–Tenemos un vagón, el otro lo tiene Jorge.—dijo Gustavo
– ¡Coño! ¿Pero no lo devolvió…? –Dije molesto y salí a buscarlo después de iluminar la cuadra. Eran las cuatro de la madrugada y debíamos construir la acera antes del mediodía.
Jorge vivía cerca, su apartamento estaba al final de un pasillo con dos recodos. En el umbral de la puerta vi al perro. Me asusté. Debía estar donde siempre lo mantenían por peligroso, en el solar de la esquina, con cerca peerles por un lado y al otro el alto muro de canto. Un mes antes, unos niños jugaban en la calle, la pelota cayó al solar y con la ayuda de los demás uno subió al muro y al inclinarse para ver si la veía, el pastor alemán saltó y de una dentellada le desfiguró el rostro. Estuvo hospitalizado una semana. Días después… ( Nunca se supo quién) , por la cerca, con algo punzante le vació un ojo y el animal se tornó más fiero.
Lleno de angustia por el antecedente, me sentí desgarrado. No quise darle la espalda. Se abalanzó poniéndo sus patas delanteras en mi pecho y por instinto, llevé mis manos a su cuello para evitar que me mordiera la cara Temblaban mis piernas. Con las mandíbulas abiertas mostraba su dentadura ante mi rostro. Sentía el calor de su aliento. Al presionarle el cuello e intentar apartarlo ladeó la cabeza, mirándome con su ojo pardo. Sin menguar presión, moví los dedos, como si lo acariciara. Tomé aire. Quise decirle: “Llama a Jorge”, pero sin voz…, solo logré mover los labios. El animal seguía sobre mí; yo moviendo con presión las manos en su cuello. Me apena decirlo, pero sufrí una incontinencia. Tras otra aspiración entrecortada, traté de repetir lo mismo. Resultó un tartamudeo casi silente: “Lla-lla-llamm-ma a Jo-joje”.
Una y otra vez se quitaba y volvía a golpearme el pecho con sus patas haciéndome retroceder algunos pasos. Respiré profundo y quise gritar: ¡Jorge!, pero no me salió sino un: “Jo…je” apenas audible.

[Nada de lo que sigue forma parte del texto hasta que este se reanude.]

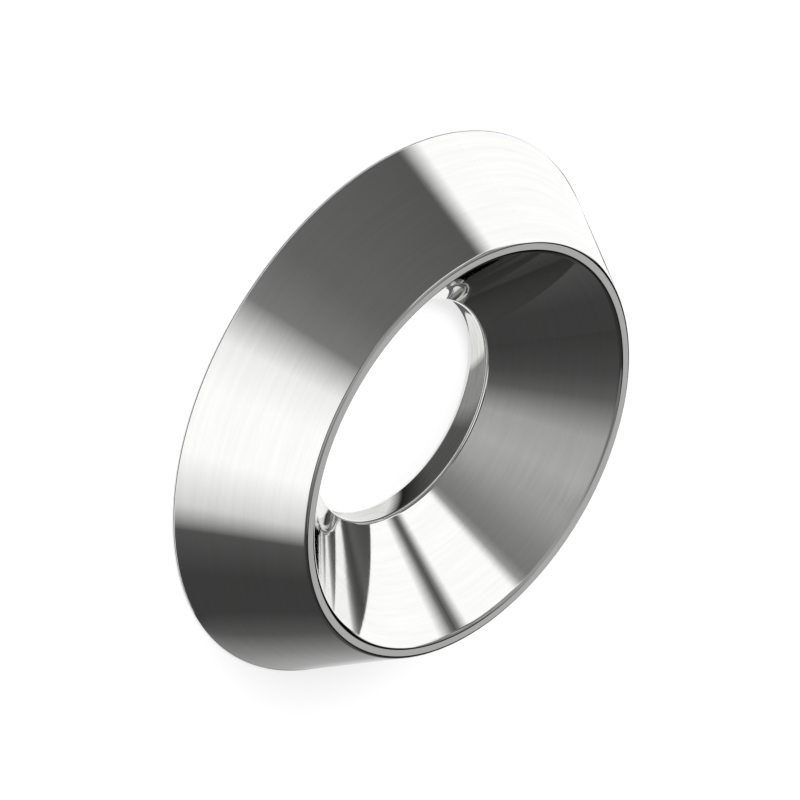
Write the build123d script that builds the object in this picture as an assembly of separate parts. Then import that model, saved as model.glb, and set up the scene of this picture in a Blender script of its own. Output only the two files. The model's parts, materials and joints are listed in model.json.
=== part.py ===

Repitió la misma acción hasta llevarme a la calle. Se detuvo ante mí con su fija mirada polifémica. Alargando el hocico emitió un gruñido que me electrizó. Ladró fuerte parando sus puntiagudas orejas, lo hizo tres veces más.
Entendí el mensaje… Miré al cielo. Le di la espalda y caminé despacio, muy despacio, sin aliento, como un zombi.